Lt. Gen. Jeffrey Buchanan said in an interview with Politico on Monday that he would probably focus first on redeploying some soldiers focused on logistics. They constitute the majority of the border force and have focused both on installing concertina wire and other barriers to slow down any rush of migrants, and building temporary camps in which U.S. soldiers can live nearby. U.S. military officials, speaking on the condition of anonymity due to the sensitivity of the subject, confirmed the comment is accurate.

“Now that things are set down here, we don’t need as many troops to actually build base camps and things like that, because the base camps are built," said Buchanan, who has headquarters in San Antonio.

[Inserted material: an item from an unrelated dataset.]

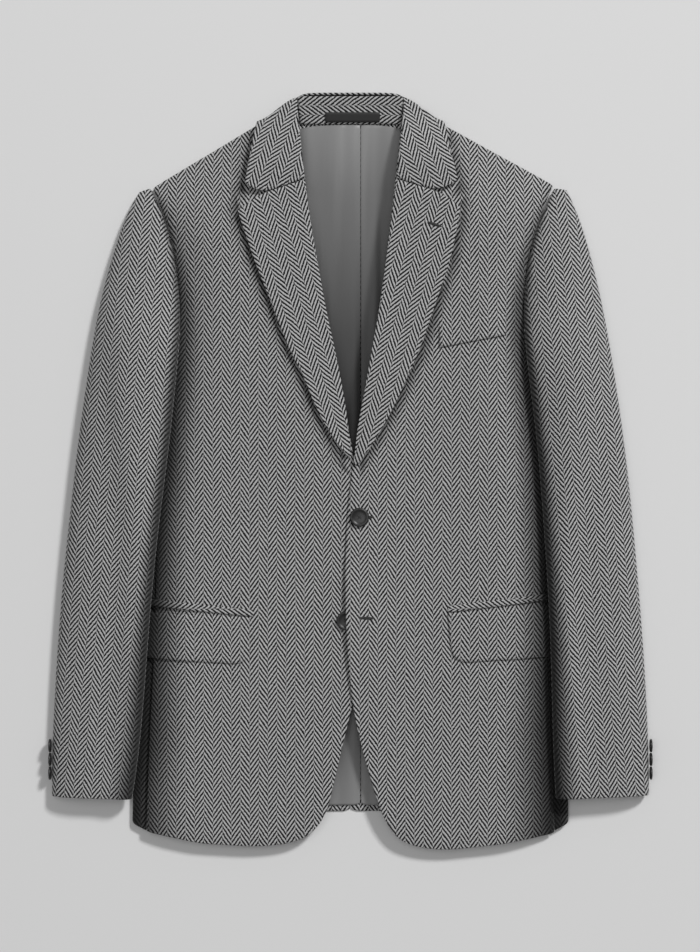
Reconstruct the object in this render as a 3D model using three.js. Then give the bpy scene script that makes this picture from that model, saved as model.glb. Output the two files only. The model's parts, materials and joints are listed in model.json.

Buchanan’s staff would not comment on the record about his comments afterward. On Tuesday morning, his headquarters at U.S. Army North released a statement that did not answer whether or not some troops will be sent home, or when.

“We are continually assessing our resources and refining requirements in close coordination with [the Department of Homeland Security],” the statement said. “We may shift some forces to other areas of the border to engineering support missions in California and other areas. No specific timeline for redeployment has been determined. We will provide more details as they become available.”

Critics of the operation, including some retired generals, have decried the effort as a cynical attempt by the president to rally his conservative base to vote. Defense Secretary Jim Mattis and other defense officials have defended it as legal, with Mattis saying that in the military, “we don’t do stunts."

It’s unclear how quickly the troops will begin returning home and whether any could be reassigned from Texas or Arizona to California, following a recent decision by members of the caravan to turn west and head to Tijuana, Mexico, just south of San Diego. The migrants began arriving in Tijuana last week.

Presently, there are about 5,800 service members deployed to the border for the mission, including about 2,800 in Texas, 1,500 in California and 1,500 in Arizona. Buchanan said that the number of service members involved in the mission should fall quickly as soldiers finish their work, Politico reported.

U.S. military officials have said repeatedly that they expect the entire mission to conclude by Dec. 15, with the caveat that circumstances could change. Prior to the election, Trump said that he could send as many 15,000 troops, but military officials subsequently said that is unlikely.

In South Texas, about 1,000 soldiers were sent to the border, some 1,500 miles away from where the migrants are now heading. When The Washington Post visited a base camp near the border in the town of Donna on Nov. 10, more than 100 soldiers could be seen relaxing inside a large tent about the size of a hockey rink, with some playing video games, others tossing around a football, and others reading.

Among the questions that soldiers have asked during the deployment is whether they themselves will be directed to eventually take down the miles of concertina wire they installed. On Wednesday, Mattis told a soldier who asked that question that the mission so far was to install the barriers and that “we’ll let you know” what the ultimate plan is.

Mattis has sought to characterize the mission as legal and routine in nature.

“We determined that the mission was absolutely legal, and this was also reviewed by Department of Justice lawyers,” Mattis said. “It’s obviously a moral and ethical mission to support our border patrolmen. There’s nothing new under the sun.”